I had grown up on Hollywood films that fantastically echoed my own life (E.T. the Extra-Terrestrial, The Goonies). I was now encountering pictures that forced me to recognize distinct others: the Bed-Stuy residents enduring police violence in Do the Right Thing; the suicidal, transgender hairdresser in The Crying Game; the segregated families under South African apartheid in Cry, the Beloved Country. There was a big world out there, full of all sorts of people with all sorts of ways of living. The one thing we all seemed to share, if I was to understand the prayers these films were offering, was a yearning for reconciliation. (111–12)

In this book Larsen shifts the paradigm of movie watching away from “movies as moral lessons” and “movies as mere entertainment” into the realm of, as the title states, “movies as prayers.” Marrying film criticism with spiritual encouragement, he hopes to show

that movies, at their most potent, are not diversions or products or even works of art, but prayerful gestures received by God; that we best honor movies when we allow them this potential, rather than treat them like ways to pass the time or purchases to be made or unwashed items to be dissected according to an arbitrary moral code; and that no matter what our response, God still watches them with a heart that is both righteous and merciful. (179–80)
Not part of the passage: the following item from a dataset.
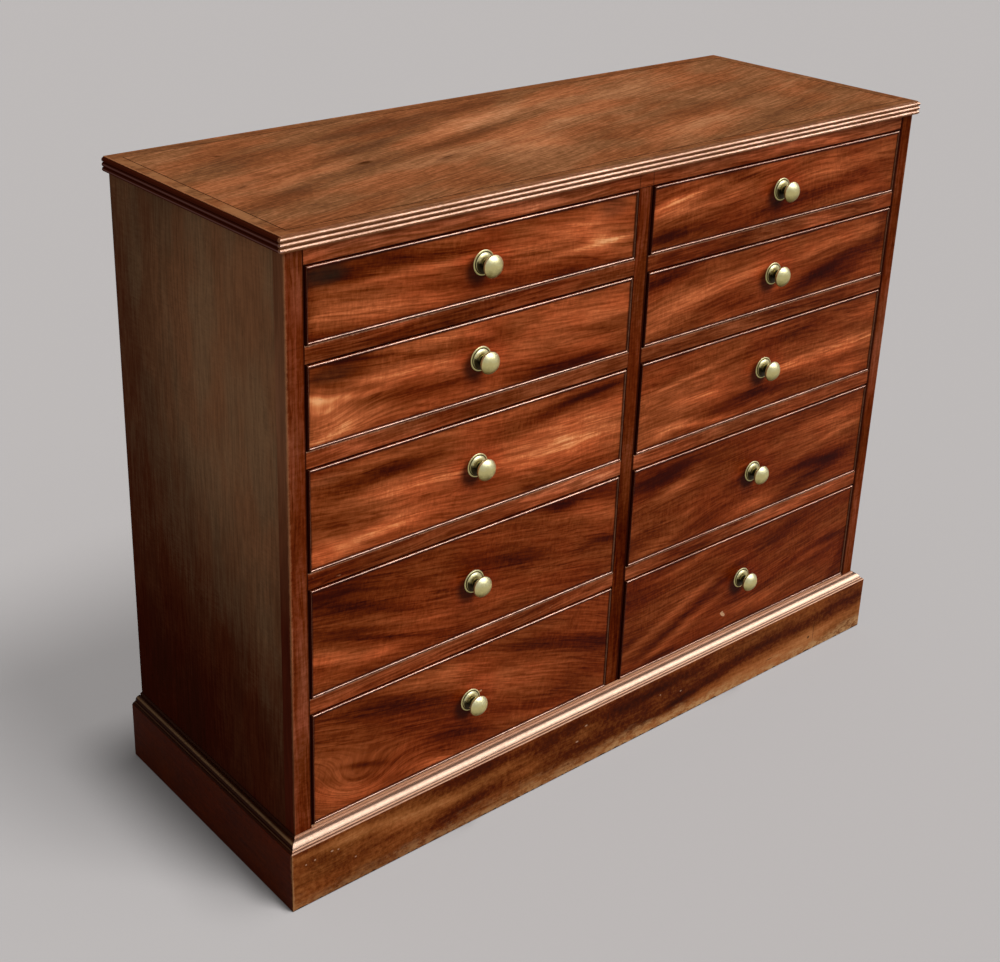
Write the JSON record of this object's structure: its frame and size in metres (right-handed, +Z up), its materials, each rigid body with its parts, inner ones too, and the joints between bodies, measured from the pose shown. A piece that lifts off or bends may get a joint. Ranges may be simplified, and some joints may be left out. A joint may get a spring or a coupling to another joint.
{
  "type": "chest of drawers",
  "caption": "Floor-standing mahogany chest with two columns of graduated sliding drawers, cock-beaded fronts, round brass knobs, a reeded top and a moulded plinth.",
  "frame": {"origin": "on the floor, under the middle of the overall box, which runs from the knobs at the front to the back edge of the top", "axes": "+X to the right as one faces the drawers, +Y towards the back, +Z up; the drawers open along -Y"},
  "size_m": [1.168, 0.435, 0.914],
  "materials": {
    "top_veneer": "waxed polish, worn",
    "top_banding": "waxed polish, worn",
    "dark_stringing": "waxed polish",
    "drawer_front_mahogany": "French polish, worn",
    "cock_bead_mahogany": "French polish, worn",
    "carcase_mahogany": "French polish, worn",
    "side_mahogany": "French polish, darkened",
    "plinth_mahogany": "French polish, chipped and worn",
    "oak_lining": "bare, aged",
    "pine_carcase": "bare, aged",
    "knob_brass": "aged polish"
  },
  "bodies": {
    "carcase": {"top_board": "top_veneer", "top_crossbanding": "top_banding", "top_string_line": "dark_stringing", "side_left": "side_mahogany", "side_right": "side_mahogany", "stile_left": "carcase_mahogany", "stile_right": "carcase_mahogany", "centre_muntin": "carcase_mahogany", "centre_partition": "pine_carcase", "top_rail": "carcase_mahogany", "drawer_dividers": "carcase_mahogany", "drawer_runners": "pine_carcase", "drawer_stops": "pine_carcase", "back_boards": "pine_carcase", "carcase_bottom": "pine_carcase", "plinth_front": "plinth_mahogany", "plinth_left": "plinth_mahogany", "plinth_right": "plinth_mahogany", "plinth_moulding": "plinth_mahogany", "glue_blocks": "pine_carcase"},
    "drawer_left_1": {"drawer_left_1_front": "drawer_front_mahogany", "drawer_left_1_box": "oak_lining", "drawer_left_1_cock_beads": "cock_bead_mahogany", "drawer_left_1_knob": "knob_brass"},
    "drawer_left_2": {"drawer_left_2_front": "drawer_front_mahogany", "drawer_left_2_box": "oak_lining", "drawer_left_2_cock_beads": "cock_bead_mahogany", "drawer_left_2_knob": "knob_brass"},
    "drawer_left_3": {"drawer_left_3_front": "drawer_front_mahogany", "drawer_left_3_box": "oak_lining", "drawer_left_3_cock_beads": "cock_bead_mahogany", "drawer_left_3_knob": "knob_brass"},
    "drawer_left_4": {"drawer_left_4_front": "drawer_front_mahogany", "drawer_left_4_box": "oak_lining", "drawer_left_4_cock_beads": "cock_bead_mahogany", "drawer_left_4_knob": "knob_brass"},
    "drawer_left_5": {"drawer_left_5_front": "drawer_front_mahogany", "drawer_left_5_box": "oak_lining", "drawer_left_5_cock_beads": "cock_bead_mahogany", "drawer_left_5_knob": "knob_brass"},
    "drawer_right_1": {"drawer_right_1_front": "drawer_front_mahogany", "drawer_right_1_box": "oak_lining", "drawer_right_1_cock_beads": "cock_bead_mahogany", "drawer_right_1_knob": "knob_brass"},
    "drawer_right_2": {"drawer_right_2_front": "drawer_front_mahogany", "drawer_right_2_box": "oak_lining", "drawer_right_2_cock_beads": "cock_bead_mahogany", "drawer_right_2_knob": "knob_brass"},
    "drawer_right_3": {"drawer_right_3_front": "drawer_front_mahogany", "drawer_right_3_box": "oak_lining", "drawer_right_3_cock_beads": "cock_bead_mahogany", "drawer_right_3_knob": "knob_brass"},
    "drawer_right_4": {"drawer_right_4_front": "drawer_front_mahogany", "drawer_right_4_box": "oak_lining", "drawer_right_4_cock_beads": "cock_bead_mahogany", "drawer_right_4_knob": "knob_brass"},
    "drawer_right_5": {"drawer_right_5_front": "drawer_front_mahogany", "drawer_right_5_box": "oak_lining", "drawer_right_5_cock_beads": "cock_bead_mahogany", "drawer_right_5_knob": "knob_brass"}
  },
  "joints": [
    {"name": "drawer_left_1_slide", "type": "slide", "parent": "carcase", "child": "drawer_left_1", "axis": [0, -1, 0], "range_m": [0, 0.28]},
    {"name": "drawer_left_2_slide", "type": "slide", "parent": "carcase", "child": "drawer_left_2", "axis": [0, -1, 0], "range_m": [0, 0.28]},
    {"name": "drawer_left_3_slide", "type": "slide", "parent": "carcase", "child": "drawer_left_3", "axis": [0, -1, 0], "range_m": [0, 0.28]},
    {"name": "drawer_left_4_slide", "type": "slide", "parent": "carcase", "child": "drawer_left_4", "axis": [0, -1, 0], "range_m": [0, 0.28]},
    {"name": "drawer_left_5_slide", "type": "slide", "parent": "carcase", "child": "drawer_left_5", "axis": [0, -1, 0], "range_m": [0, 0.28]},
    {"name": "drawer_right_1_slide", "type": "slide", "parent": "carcase", "child": "drawer_right_1", "axis": [0, -1, 0], "range_m": [0, 0.28]},
    {"name": "drawer_right_2_slide", "type": "slide", "parent": "carcase", "child": "drawer_right_2", "axis": [0, -1, 0], "range_m": [0, 0.28]},
    {"name": "drawer_right_3_slide", "type": "slide", "parent": "carcase", "child": "drawer_right_3", "axis": [0, -1, 0], "range_m": [0, 0.28]},
    {"name": "drawer_right_4_slide", "type": "slide", "parent": "carcase", "child": "drawer_right_4", "axis": [0, -1, 0], "range_m": [0, 0.28]},
    {"name": "drawer_right_5_slide", "type": "slide", "parent": "carcase", "child": "drawer_right_5", "axis": [0, -1, 0], "range_m": [0, 0.28]}
  ]
}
Larsen’s practice, it appears, is to receive films as soul-baring gifts from others, giving them his mindful attention, and then to offer them up to God. I love that. It’s something I think I implicitly do already, but I would have never thought to call it prayer. Now I see that that framework fits so well.

Too much Christian “criticism” of film revolves around tallies of bare boobs, f-words, and the like, or sounding the alarm at perceived hostilities against Christianity, but Larsen I respect for his willingness to let the filmmakers bear witness in their own way. Maybe their witness doesn’t align with ours. But we can’t negate their experiences, their hopes, their fears. Many times, Larsen shows, their witness does affirm biblical truths and values, however obliquely.

By engaging with films, we have the opportunity to extend our prayer lives into the (public or home) theater and thereby connect more meaningfully with God and others.